The Age of Innocence by Edith Wharton
Written in the early 1920s, but set nearly fifty years earlier, in the 1870s, Wharton drew on her own childhood memories and her family history to create this rendering of Old New York. Though she was describing a society that had been lost, she had a deep and intimate knowledge of it and how it worked. She had acquired it in the way we learn things from our families—often tacitly, an understanding of what had been admired, what feared, what denied, what chosen.
JC: I recall taking part in a marathon reading of Wharton’s The House of Mirth you organized at the Center for Fiction a few years back, when you said, “Hers was a small, privileged world, in which family was more important than wealth. This world was tribal and insular, with a rigid caste system and a strict code of behavior. The code was Puritanical, driven by moral rectitude, self-reliance, and stoicism. Self-control was essential; emotional display was anathema. To grow up in that society—and many of us here today did—was to know the enormous social forces implicit in the command, “Don’t make a scene.” Newland Archer, his betrothed May Welland, and her cousin, “Poor Ellen Olenska,” are on the cusp of change in opening scene of The Age of Innocence, when he spots May Weiland with her mother at the opera house and then realizes they have included Olenska, whose presence is scandalizing his friends. That setpiece opening is remarkable. Do you think Wharton shows even at that point Newland Archer’s ambivalence, and his potential attraction for this woman who defied convention?
RR: I think every word Wharton sets down is deliberate. Hardly anyone is more skilled at creating exquisite designs: her novels are like Renaissance jewelry. Everything is set out in the opening scene at the opera, where she reveals the great, glittering mechanism of New York Society, formed by the struts of family, the wheels of fortune, the cogs of convention. Archer, the young man at the center, is supremely certain of himself, his position, his fiancee, his future. The tone of Wharton’s narrative voice in this description—worldly, sardonic and crystalline in its precision—informs us that Archer’s confidence will prove his undoing.
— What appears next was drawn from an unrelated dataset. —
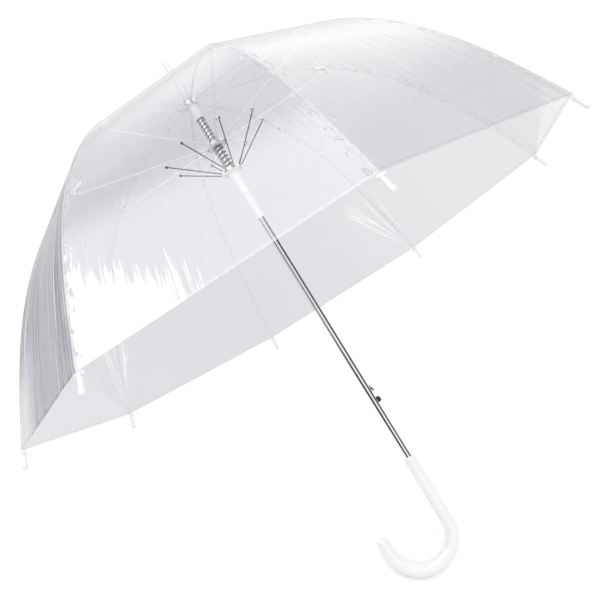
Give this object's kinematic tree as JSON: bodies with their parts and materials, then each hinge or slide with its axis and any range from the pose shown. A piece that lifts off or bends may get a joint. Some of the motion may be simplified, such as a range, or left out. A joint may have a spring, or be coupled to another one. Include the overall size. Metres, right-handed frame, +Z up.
{
  "type": "umbrella",
  "caption": "Clear dome stick umbrella, open, with folding ribs on a sliding runner, a coil spring, a catch with its release button and a hooked handle.",
  "frame": {"origin": "bottom centre of the box round the open umbrella, on the floor that it rests on", "axes": "+Z up; the umbrella rests on two rib tips and the bend of its handle, the shaft rises towards +X from the handle to the crown, and +Y runs across it"},
  "size_m": [0.6492, 0.8036, 0.662],
  "materials": {
    "shaft_chrome": "mirror bright plated steel tube",
    "white_gloss": "white moulded plastic, glossy",
    "white_handle": "white plastic, high gloss",
    "white_fibre": "white glass fibre rod, satin",
    "white_strut": "white plastic strut, satin",
    "dark_wire": "thin dark steel wire",
    "dark_steel": "dark oiled spring steel",
    "pale_coil": "thin bright wire",
    "clear_film": "clear soft film, glossy, with welded seams"
  },
  "bodies": {
    "frame": {"shaft_tube": "shaft_chrome", "ferrule": "white_gloss", "crown_notch": "white_gloss", "crown_ring": "dark_steel", "canopy_washer": "white_gloss", "canopy_film": "clear_film", "handle": "white_handle", "catch_spring": "dark_steel", "buffer_spring": "pale_coil"},
    "runner": {"runner": "white_gloss", "main_spring": "dark_steel"},
    "stretcher_hub": {"stretcher_hub": "white_gloss"},
    "catch_leaf": {"catch_leaf": "dark_steel"},
    "release_button": {"release_button": "dark_steel"},
    "rib_upper_1": {"rib_upper_1": "white_fibre"},
    "rib_lower_1": {"rib_lower_1": "white_fibre", "rib_tip_1": "white_gloss"},
    "stretcher_1": {"stretcher_1": "white_strut"},
    "link_1": {"link_1": "dark_wire"},
    "rib_upper_2": {"rib_upper_2": "white_fibre"},
    "rib_lower_2": {"rib_lower_2": "white_fibre", "rib_tip_2": "white_gloss"},
    "stretcher_2": {"stretcher_2": "white_strut"},
    "link_2": {"link_2": "dark_wire"},
    "rib_upper_3": {"rib_upper_3": "white_fibre"},
    "rib_lower_3": {"rib_lower_3": "white_fibre", "rib_tip_3": "white_gloss"},
    "stretcher_3": {"stretcher_3": "white_strut"},
    "link_3": {"link_3": "dark_wire"},
    "rib_upper_4": {"rib_upper_4": "white_fibre"},
    "rib_lower_4": {"rib_lower_4": "white_fibre", "rib_tip_4": "white_gloss"},
    "stretcher_4": {"stretcher_4": "white_strut"},
    "link_4": {"link_4": "dark_wire"},
    "rib_upper_5": {"rib_upper_5": "white_fibre"},
    "rib_lower_5": {"rib_lower_5": "white_fibre", "rib_tip_5": "white_gloss"},
    "stretcher_5": {"stretcher_5": "white_strut"},
    "link_5": {"link_5": "dark_wire"},
    "rib_upper_6": {"rib_upper_6": "white_fibre"},
    "rib_lower_6": {"rib_lower_6": "white_fibre", "rib_tip_6": "white_gloss"},
    "stretcher_6": {"stretcher_6": "white_strut"},
    "link_6": {"link_6": "dark_wire"},
    "rib_upper_7": {"rib_upper_7": "white_fibre"},
    "rib_lower_7": {"rib_lower_7": "white_fibre", "rib_tip_7": "white_gloss"},
    "stretcher_7": {"stretcher_7": "white_strut"},
    "link_7": {"link_7": "dark_wire"},
    "rib_upper_8": {"rib_upper_8": "white_fibre"},
    "rib_lower_8": {"rib_lower_8": "white_fibre", "rib_tip_8": "white_gloss"},
    "stretcher_8": {"stretcher_8": "white_strut"},
    "link_8": {"link_8": "dark_wire"}
  },
  "joints": [
    {"name": "runner_slide", "type": "slide", "parent": "frame", "child": "runner", "axis": [-0.7483, 0, -0.6634], "range_m": [0, 0.29471], "stiffness_N_per_m": 150, "springref_m": -0.1, "deforming": ["canopy_film", "main_spring"]},
    {"name": "hub_slide", "type": "slide", "parent": "frame", "child": "stretcher_hub", "axis": [-0.7483, 0, -0.6634], "range_m": [0, 0.32383]},
    {"name": "button_press", "type": "slide", "parent": "frame", "child": "release_button", "axis": [0.4361, 0.7536, -0.4919], "range_m": [0, 0.0025], "stiffness_N_per_m": 400, "springref_m": -0.002, "deforming": ["catch_spring"]},
    {"name": "catch_draw", "type": "slide", "parent": "frame", "child": "catch_leaf", "axis": [0.4361, 0.7536, -0.4919], "range_m": [0, 0.00275]},
    {"name": "rib_fold_1", "type": "hinge", "parent": "frame", "child": "rib_upper_1", "pos_m": [0.22343, 0.00364, 0.51864], "axis": [-0.2539, 0.9239, 0.2864], "range_deg": [0, 74.87]},
    {"name": "rib_flex_1", "type": "hinge", "parent": "rib_upper_1", "child": "rib_lower_1", "pos_m": [0.31473, 0.08017, 0.35264], "axis": [-0.2539, 0.9239, 0.2864], "range_deg": [-36.52, 0]},
    {"name": "stretcher_turn_1", "type": "hinge", "parent": "rib_upper_1", "child": "stretcher_1", "pos_m": [0.30907, 0.07914, 0.35094], "axis": [-0.2539, 0.9239, 0.2864], "range_deg": [-156.92, 0]},
    {"name": "link_turn_1", "type": "hinge", "parent": "stretcher_1", "child": "link_1", "pos_m": [0.21366, 0.03044, 0.42351], "axis": [-0.2539, 0.9239, 0.2864], "range_deg": [0, 32.39]},
    {"name": "rib_fold_2", "type": "hinge", "parent": "frame", "child": "rib_upper_2", "pos_m": [0.22002, 0.00878, 0.52248], "axis": [-0.6129, 0.3827, 0.6913], "range_deg": [0, 74.87]},
    {"name": "rib_flex_2", "type": "hinge", "parent": "rib_upper_2", "child": "rib_lower_2", "pos_m": [0.23952, 0.19356, 0.43749], "axis": [-0.6129, 0.3827, 0.6913], "range_deg": [-36.52, 0]},
    {"name": "stretcher_turn_2", "type": "hinge", "parent": "rib_upper_2", "child": "stretcher_2", "pos_m": [0.23482, 0.19107, 0.4347], "axis": [-0.6129, 0.3827, 0.6913], "range_deg": [-156.92, 0]},
    {"name": "link_turn_2", "type": "hinge", "parent": "stretcher_2", "child": "link_2", "pos_m": [0.18511, 0.07348, 0.45572], "axis": [-0.6129, 0.3827, 0.6913], "range_deg": [0, 32.39]},
    {"name": "rib_fold_3", "type": "hinge", "parent": "frame", "child": "rib_upper_3", "pos_m": [0.21519, 0.00878, 0.52792], "axis": [-0.6129, -0.3827, 0.6913], "range_deg": [0, 74.87]},
    {"name": "rib_flex_3", "type": "hinge", "parent": "rib_upper_3", "child": "rib_lower_3", "pos_m": [0.13315, 0.19356, 0.55747], "axis": [-0.6129, -0.3827, 0.6913], "range_deg": [-36.52, 0]},
    {"name": "stretcher_turn_3", "type": "hinge", "parent": "rib_upper_3", "child": "stretcher_3", "pos_m": [0.12982, 0.19107, 0.55314], "axis": [-0.6129, -0.3827, 0.6913], "range_deg": [-156.92, 0]},
    {"name": "link_turn_3", "type": "hinge", "parent": "stretcher_3", "child": "link_3", "pos_m": [0.14472, 0.07348, 0.50127], "axis": [-0.6129, -0.3827, 0.6913], "range_deg": [0, 32.39]},
    {"name": "rib_fold_4", "type": "hinge", "parent": "frame", "child": "rib_upper_4", "pos_m": [0.21178, 0.00364, 0.53177], "axis": [-0.2539, -0.9239, 0.2864], "range_deg": [0, 74.87]},
    {"name": "rib_flex_4", "type": "hinge", "parent": "rib_upper_4", "child": "rib_lower_4", "pos_m": [0.05793, 0.08017, 0.64232], "axis": [-0.2539, -0.9239, 0.2864], "range_deg": [-36.52, 0]},
    {"name": "stretcher_turn_4", "type": "hinge", "parent": "rib_upper_4", "child": "stretcher_4", "pos_m": [0.05557, 0.07914, 0.6369], "axis": [-0.2539, -0.9239, 0.2864], "range_deg": [-156.92, 0]},
    {"name": "link_turn_4", "type": "hinge", "parent": "stretcher_4", "child": "link_4", "pos_m": [0.11617, 0.03044, 0.53348], "axis": [-0.2539, -0.9239, 0.2864], "range_deg": [0, 32.39]},
    {"name": "rib_fold_5", "type": "hinge", "parent": "frame", "child": "rib_upper_5", "pos_m": [0.21178, -0.00364, 0.53177], "axis": [0.2539, -0.9239, -0.2864], "range_deg": [0, 74.87]},
    {"name": "rib_flex_5", "type": "hinge", "parent": "rib_upper_5", "child": "rib_lower_5", "pos_m": [0.05793, -0.08017, 0.64232], "axis": [0.2539, -0.9239, -0.2864], "range_deg": [-36.52, 0]},
    {"name": "stretcher_turn_5", "type": "hinge", "parent": "rib_upper_5", "child": "stretcher_5", "pos_m": [0.05557, -0.07914, 0.6369], "axis": [0.2539, -0.9239, -0.2864], "range_deg": [-156.92, 0]},
    {"name": "link_turn_5", "type": "hinge", "parent": "stretcher_5", "child": "link_5", "pos_m": [0.11617, -0.03044, 0.53348], "axis": [0.2539, -0.9239, -0.2864], "range_deg": [0, 32.39]},
    {"name": "rib_fold_6", "type": "hinge", "parent": "frame", "child": "rib_upper_6", "pos_m": [0.21519, -0.00878, 0.52792], "axis": [0.6129, -0.3827, -0.6913], "range_deg": [0, 74.87]},
    {"name": "rib_flex_6", "type": "hinge", "parent": "rib_upper_6", "child": "rib_lower_6", "pos_m": [0.13315, -0.19356, 0.55747], "axis": [0.6129, -0.3827, -0.6913], "range_deg": [-36.52, 0]},
    {"name": "stretcher_turn_6", "type": "hinge", "parent": "rib_upper_6", "child": "stretcher_6", "pos_m": [0.12982, -0.19107, 0.55314], "axis": [0.6129, -0.3827, -0.6913], "range_deg": [-156.92, 0]},
    {"name": "link_turn_6", "type": "hinge", "parent": "stretcher_6", "child": "link_6", "pos_m": [0.14472, -0.07348, 0.50127], "axis": [0.6129, -0.3827, -0.6913], "range_deg": [0, 32.39]},
    {"name": "rib_fold_7", "type": "hinge", "parent": "frame", "child": "rib_upper_7", "pos_m": [0.22002, -0.00878, 0.52248], "axis": [0.6129, 0.3827, -0.6913], "range_deg": [0, 74.87]},
    {"name": "rib_flex_7", "type": "hinge", "parent": "rib_upper_7", "child": "rib_lower_7", "pos_m": [0.23952, -0.19356, 0.43749], "axis": [0.6129, 0.3827, -0.6913], "range_deg": [-36.52, 0]},
    {"name": "stretcher_turn_7", "type": "hinge", "parent": "rib_upper_7", "child": "stretcher_7", "pos_m": [0.23482, -0.19107, 0.4347], "axis": [0.6129, 0.3827, -0.6913], "range_deg": [-156.92, 0]},
    {"name": "link_turn_7", "type": "hinge", "parent": "stretcher_7", "child": "link_7", "pos_m": [0.18511, -0.07348, 0.45572], "axis": [0.6129, 0.3827, -0.6913], "range_deg": [0, 32.39]},
    {"name": "rib_fold_8", "type": "hinge", "parent": "frame", "child": "rib_upper_8", "pos_m": [0.22343, -0.00364, 0.51864], "axis": [0.2539, 0.9239, -0.2864], "range_deg": [0, 74.87]},
    {"name": "rib_flex_8", "type": "hinge", "parent": "rib_upper_8", "child": "rib_lower_8", "pos_m": [0.31473, -0.08017, 0.35264], "axis": [0.2539, 0.9239, -0.2864], "range_deg": [-36.52, 0]},
    {"name": "stretcher_turn_8", "type": "hinge", "parent": "rib_upper_8", "child": "stretcher_8", "pos_m": [0.30907, -0.07914, 0.35094], "axis": [0.2539, 0.9239, -0.2864], "range_deg": [-156.92, 0]},
    {"name": "link_turn_8", "type": "hinge", "parent": "stretcher_8", "child": "link_8", "pos_m": [0.21366, -0.03044, 0.42351], "axis": [0.2539, 0.9239, -0.2864], "range_deg": [0, 32.39]}
  ],
  "couplings": [
    {"joint": "hub_slide", "follows": "runner_slide", "ratio": 1.0988},
    {"joint": "catch_draw", "follows": "button_press", "ratio": 1.1},
    {"joint": "rib_fold_1", "follows": "runner_slide", "rad_per_m": 4.4335},
    {"joint": "rib_flex_1", "follows": "runner_slide", "rad_per_m": -2.1622},
    {"joint": "stretcher_turn_1", "follows": "runner_slide", "rad_per_m": -9.2927},
    {"joint": "link_turn_1", "follows": "runner_slide", "rad_per_m": 1.918},
    {"joint": "rib_fold_2", "follows": "runner_slide", "rad_per_m": 4.4335},
    {"joint": "rib_flex_2", "follows": "runner_slide", "rad_per_m": -2.1622},
    {"joint": "stretcher_turn_2", "follows": "runner_slide", "rad_per_m": -9.2927},
    {"joint": "link_turn_2", "follows": "runner_slide", "rad_per_m": 1.918},
    {"joint": "rib_fold_3", "follows": "runner_slide", "rad_per_m": 4.4335},
    {"joint": "rib_flex_3", "follows": "runner_slide", "rad_per_m": -2.1622},
    {"joint": "stretcher_turn_3", "follows": "runner_slide", "rad_per_m": -9.2927},
    {"joint": "link_turn_3", "follows": "runner_slide", "rad_per_m": 1.918},
    {"joint": "rib_fold_4", "follows": "runner_slide", "rad_per_m": 4.4335},
    {"joint": "rib_flex_4", "follows": "runner_slide", "rad_per_m": -2.1622},
    {"joint": "stretcher_turn_4", "follows": "runner_slide", "rad_per_m": -9.2927},
    {"joint": "link_turn_4", "follows": "runner_slide", "rad_per_m": 1.918},
    {"joint": "rib_fold_5", "follows": "runner_slide", "rad_per_m": 4.4335},
    {"joint": "rib_flex_5", "follows": "runner_slide", "rad_per_m": -2.1622},
    {"joint": "stretcher_turn_5", "follows": "runner_slide", "rad_per_m": -9.2927},
    {"joint": "link_turn_5", "follows": "runner_slide", "rad_per_m": 1.918},
    {"joint": "rib_fold_6", "follows": "runner_slide", "rad_per_m": 4.4335},
    {"joint": "rib_flex_6", "follows": "runner_slide", "rad_per_m": -2.1622},
    {"joint": "stretcher_turn_6", "follows": "runner_slide", "rad_per_m": -9.2927},
    {"joint": "link_turn_6", "follows": "runner_slide", "rad_per_m": 1.918},
    {"joint": "rib_fold_7", "follows": "runner_slide", "rad_per_m": 4.4335},
    {"joint": "rib_flex_7", "follows": "runner_slide", "rad_per_m": -2.1622},
    {"joint": "stretcher_turn_7", "follows": "runner_slide", "rad_per_m": -9.2927},
    {"joint": "link_turn_7", "follows": "runner_slide", "rad_per_m": 1.918},
    {"joint": "rib_fold_8", "follows": "runner_slide", "rad_per_m": 4.4335},
    {"joint": "rib_flex_8", "follows": "runner_slide", "rad_per_m": -2.1622},
    {"joint": "stretcher_turn_8", "follows": "runner_slide", "rad_per_m": -9.2927},
    {"joint": "link_turn_8", "follows": "runner_slide", "rad_per_m": 1.918}
  ]
}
War and Peace by Leo Tolstoy
This was published in 1869, but written about the Napoleonic Wars of 1812—long before Tolstoy was born. But he takes masterful control of the place, the characters, the society, the dialogue, creating a world that had been handed down to him through his own knowledge of Russia, and through his family, but writing from the distance of another generation, one that watched these scenes from a new perspective. This is what I find fascinating—a writer who can sink into another world, embedding herself in it, while using a modern sensibility to understand it.
JC: Tolstoy also sinks deeply into each character. Do you think the multiple perspectives helps build these many worlds?
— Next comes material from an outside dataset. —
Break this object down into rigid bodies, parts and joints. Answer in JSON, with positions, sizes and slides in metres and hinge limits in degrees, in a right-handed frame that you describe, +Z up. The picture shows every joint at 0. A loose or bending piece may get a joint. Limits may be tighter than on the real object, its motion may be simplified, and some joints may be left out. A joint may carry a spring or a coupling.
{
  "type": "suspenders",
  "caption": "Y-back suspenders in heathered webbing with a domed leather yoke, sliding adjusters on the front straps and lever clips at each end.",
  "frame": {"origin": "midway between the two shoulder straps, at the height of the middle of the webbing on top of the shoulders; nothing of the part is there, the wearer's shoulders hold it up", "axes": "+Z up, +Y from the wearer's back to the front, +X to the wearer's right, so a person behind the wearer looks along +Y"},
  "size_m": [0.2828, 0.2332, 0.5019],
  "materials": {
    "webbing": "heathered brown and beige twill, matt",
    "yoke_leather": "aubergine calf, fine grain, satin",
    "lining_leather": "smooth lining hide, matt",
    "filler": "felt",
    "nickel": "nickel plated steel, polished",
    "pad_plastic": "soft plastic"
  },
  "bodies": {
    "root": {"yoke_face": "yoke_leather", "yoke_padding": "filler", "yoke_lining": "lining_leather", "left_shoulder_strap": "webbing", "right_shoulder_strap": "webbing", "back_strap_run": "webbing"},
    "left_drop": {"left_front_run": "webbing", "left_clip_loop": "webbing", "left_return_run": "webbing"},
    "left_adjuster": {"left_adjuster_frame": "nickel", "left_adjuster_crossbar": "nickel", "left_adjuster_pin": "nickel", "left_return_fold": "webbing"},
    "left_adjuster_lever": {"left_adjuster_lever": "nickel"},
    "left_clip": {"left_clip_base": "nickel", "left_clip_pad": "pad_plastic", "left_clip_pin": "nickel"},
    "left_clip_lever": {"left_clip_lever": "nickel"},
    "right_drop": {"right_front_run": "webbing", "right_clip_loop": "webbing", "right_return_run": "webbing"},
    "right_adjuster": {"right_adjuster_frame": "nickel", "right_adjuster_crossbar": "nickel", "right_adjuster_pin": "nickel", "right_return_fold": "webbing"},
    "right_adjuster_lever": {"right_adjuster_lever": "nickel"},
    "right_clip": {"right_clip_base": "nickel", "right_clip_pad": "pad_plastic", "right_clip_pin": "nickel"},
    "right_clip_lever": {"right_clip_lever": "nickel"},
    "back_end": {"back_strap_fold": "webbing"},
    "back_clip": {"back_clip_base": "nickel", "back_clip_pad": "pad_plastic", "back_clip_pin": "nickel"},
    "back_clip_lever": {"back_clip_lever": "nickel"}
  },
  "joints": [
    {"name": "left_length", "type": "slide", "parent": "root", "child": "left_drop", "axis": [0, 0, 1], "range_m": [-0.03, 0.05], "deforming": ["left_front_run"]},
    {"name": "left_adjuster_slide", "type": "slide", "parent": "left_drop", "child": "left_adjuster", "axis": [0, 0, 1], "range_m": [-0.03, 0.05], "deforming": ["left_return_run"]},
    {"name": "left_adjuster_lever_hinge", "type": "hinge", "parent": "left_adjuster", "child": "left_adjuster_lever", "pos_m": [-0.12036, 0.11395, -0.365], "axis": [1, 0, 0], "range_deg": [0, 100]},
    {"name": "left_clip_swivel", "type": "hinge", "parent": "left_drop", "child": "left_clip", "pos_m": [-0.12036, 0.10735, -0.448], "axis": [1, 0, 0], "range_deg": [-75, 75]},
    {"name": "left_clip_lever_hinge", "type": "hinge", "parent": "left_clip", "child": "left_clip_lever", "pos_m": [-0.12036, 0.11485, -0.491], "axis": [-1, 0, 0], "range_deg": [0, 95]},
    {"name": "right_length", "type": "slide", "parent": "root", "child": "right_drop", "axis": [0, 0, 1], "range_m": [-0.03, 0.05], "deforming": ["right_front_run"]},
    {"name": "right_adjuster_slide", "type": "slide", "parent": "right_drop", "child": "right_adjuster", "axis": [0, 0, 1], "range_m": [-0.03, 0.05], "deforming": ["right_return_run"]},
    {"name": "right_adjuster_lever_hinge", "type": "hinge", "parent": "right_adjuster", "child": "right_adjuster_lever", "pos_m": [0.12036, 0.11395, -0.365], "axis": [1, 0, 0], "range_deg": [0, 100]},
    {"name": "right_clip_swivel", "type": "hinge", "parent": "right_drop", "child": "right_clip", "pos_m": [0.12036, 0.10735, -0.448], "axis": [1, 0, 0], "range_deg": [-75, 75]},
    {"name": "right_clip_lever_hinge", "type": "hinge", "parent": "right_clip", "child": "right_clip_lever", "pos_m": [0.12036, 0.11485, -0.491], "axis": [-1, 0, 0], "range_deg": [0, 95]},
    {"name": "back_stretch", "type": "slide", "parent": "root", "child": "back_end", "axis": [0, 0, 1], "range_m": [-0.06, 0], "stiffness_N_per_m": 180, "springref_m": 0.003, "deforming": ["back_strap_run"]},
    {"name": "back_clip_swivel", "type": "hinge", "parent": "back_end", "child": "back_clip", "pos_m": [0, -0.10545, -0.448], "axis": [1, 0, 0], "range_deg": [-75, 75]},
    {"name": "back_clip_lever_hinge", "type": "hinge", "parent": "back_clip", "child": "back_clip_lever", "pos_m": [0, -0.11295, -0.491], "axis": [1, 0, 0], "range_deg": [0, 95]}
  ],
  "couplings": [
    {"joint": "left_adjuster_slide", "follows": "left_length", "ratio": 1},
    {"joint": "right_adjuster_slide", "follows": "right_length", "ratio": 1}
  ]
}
RR: Absolutely. One of the things that makes Tolstoy such a great writer is his ability to empathize with his characters, and the big sweep of War and Peace allows him an enormous range of possibilities. Tolstoy can imagine himself as anyone, it seems. In one scene he goes inside the mind of Russia’s arch-enemy, Napoleon. And Tolstoy makes him sympathetic: Napoleon is taking a moment alone in his tent, to look at the small portrait of his son which he carries with him, even to war. In Anna Karenina Tolstoy writes a wonderful passage from inside the mind of Levin’s favorite retriever, Laska, as she hunts birds in a swamp, with breathless excitement.
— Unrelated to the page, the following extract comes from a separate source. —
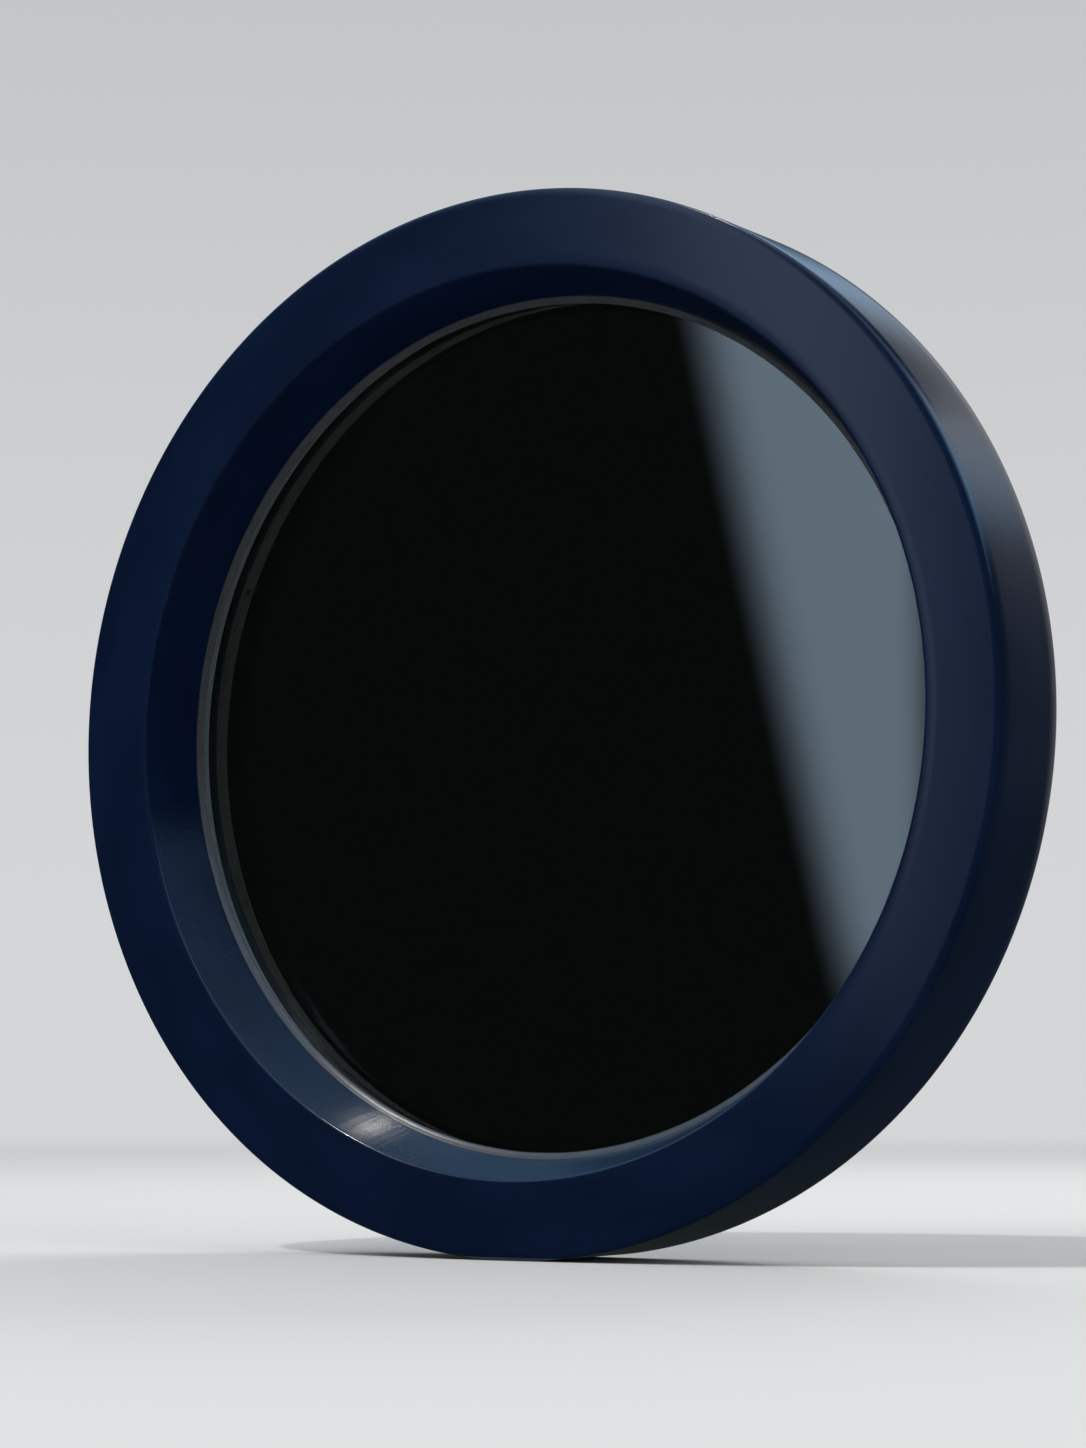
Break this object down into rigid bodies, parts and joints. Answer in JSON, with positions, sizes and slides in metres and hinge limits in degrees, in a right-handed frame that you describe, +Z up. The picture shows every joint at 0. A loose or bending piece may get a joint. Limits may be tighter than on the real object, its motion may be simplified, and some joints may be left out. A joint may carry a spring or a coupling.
{
  "type": "porthole window",
  "caption": "Round fixed window: a turned timber frame with a sloped outdoor stop, an insulating glass unit and screwed room-side beads.",
  "frame": {"origin": "on the window's own axis, halfway through the frame's depth", "axes": "+Y along the window's axis from outdoors towards the room, +Z up, +X to the right seen from outdoors"},
  "size_m": [0.98, 0.114, 0.98],
  "materials": {
    "blue_paint": "gloss paint on timber, navy blue",
    "room_paint": "satin paint on timber, off-white",
    "foam_tape": "closed-cell foam, dark grey",
    "grey_sealant": "smooth silicone, light grey",
    "clear_glass": "clear float glass",
    "dark_glass": "polished, reads near black",
    "butyl": "matt black butyl",
    "edge_rubber": "matt black sealant",
    "spacer_aluminium": "mill finish, roll formed",
    "key_plastic": "moulded, dark grey",
    "desiccant_grain": "small beige beads",
    "block_plastic": "moulded, grey",
    "stainless_steel": "plain stainless"
  },
  "bodies": {
    "root": {"outer_frame": "blue_paint", "outer_glazing_tape": "foam_tape", "outer_sealant": "grey_sealant", "outer_pane": "clear_glass", "outer_butyl_seal": "butyl", "spacer_bar": "spacer_aluminium", "spacer_key": "key_plastic", "desiccant": "desiccant_grain", "inner_butyl_seal": "butyl", "edge_sealant": "edge_rubber", "inner_pane": "dark_glass", "inner_glazing_tape": "foam_tape", "glazing_bead_top": "room_paint", "glazing_bead_right": "room_paint", "glazing_bead_bottom": "room_paint", "glazing_bead_left": "room_paint", "bead_screws": "stainless_steel", "setting_block_left": "block_plastic", "setting_block_right": "block_plastic", "locating_block_left": "block_plastic", "locating_block_top": "block_plastic", "locating_block_right": "block_plastic"}
  },
  "joints": []
}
The Civil War Diaries of Sarah Morgan Dawson
These were written by my great-grandmother in Louisiana during the 1860s. In order to write my book it was essential to hear the voices of my family, to learn what made up their days, what they were reading, what troubled them and made them laugh. Almost everyone, it seems, in my family was a writer, so I could draw on Sarah’s memoir, as well as that of her husband, Francis Warrington Dawson, and her brother, James Morris Morgan. Reading their stories allowed me to tell them in my own way; it also reminded me that I’m part of the same braided history. I was fascinated to see how familiar were parts of Sarah’s character: her love of gardening, her love of reading, her impatience at pretentiousness. I could see how the family beliefs, attitudes and failings had been passed down through the generations, which is how we repeat ourselves, unwittingly, throughout the centuries.
JC: Dawson’s Fall includes passages headed “Sarah Morgan’s Diary.” How close are they to your great grandmother’s diary? You also include multiple newspaper accounts. Are they from actual clippings?
RR: Everything is real. Everything in a different font is a verbatim quote from the cited text. So the letters and diaries are written by Sarah and Frank. The newspaper stories are real. The congressional testimony is real. That’s why we’re calling it a biographical novel, because in some ways it’s a conventional biography, drawing on documents and research, but in some ways it’s a novel because I’ve made the shape of the narrative, and I’ve created the dialogue and the interior monologues. The big problem in a biography, which I faced in my book on Georgia O’Keeffe, is achieving authority over your subject’s thoughts and speech. You don’t want to say “She must have thought,” which puts you on the speculative side-lines, but you can rarely say with authority, “She thought,” unless she wrote it in her diary. You can never say, “She said,” because no-one knows exactly what is said in a conversation – people remember only the substance. You can’t make up dialogue. But calling this book a biographical novel allowed me to use the extensive archival material, and to use Frank and Sarah’s own words – they were both wonderful writers, perceptive and articulate. I didn’t want to lose their voices, which I’d have had to do if I were to write a conventional novel, using only my own voice. So it’s a hybrid form, a biographical novel. Neither conventional form was quite right for this story.